I’ve spent a fair bit of time over this weekend thinking about why it is that teachers often take that position. I even found myself lamenting aloud about it at the dinner table… and my son (14) interjected:
“What are they worried about.. that some students from another school might do some unauthorized learning?”We all laughed. But it does raise the question – what is it that makes many teachers create good resources, and then hold them close to their chest as though they were commercially valuable company secrets? Is it really because they don’t want to help students in other schools to learn? Maybe it is! Perhaps they have such a scarcity mentality that they think because VCE exams are standardized, helping other students is tantamount to working against their own students!
Or perhaps they don’t want other teachers getting hold of their Intellectual property. If they spent all that time preparing a worksheet, how dare another teacher just use it and take advantage!! The other teacher might even pass it off as her own! (which would be unethical, but would it really, in any real sense affect the teacher who created it?).

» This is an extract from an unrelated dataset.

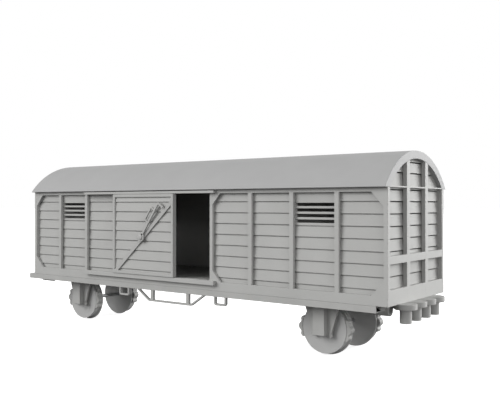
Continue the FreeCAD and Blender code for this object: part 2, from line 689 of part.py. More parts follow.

Maybe some teachers are just so entrenched in 20th Century, industrial-age, knowledge-worker mindsets, that they don’t even know why they don’t share their resources with the world. They just haven’t started yet to realize that in the 21st Century, information is just a commodity. Worksheets, podcasts, videos – they are all just commodities. But what really have value in this new economy are the abilities to network with people and to crowd-source solutions to problems. Both of these are enhanced by sharing.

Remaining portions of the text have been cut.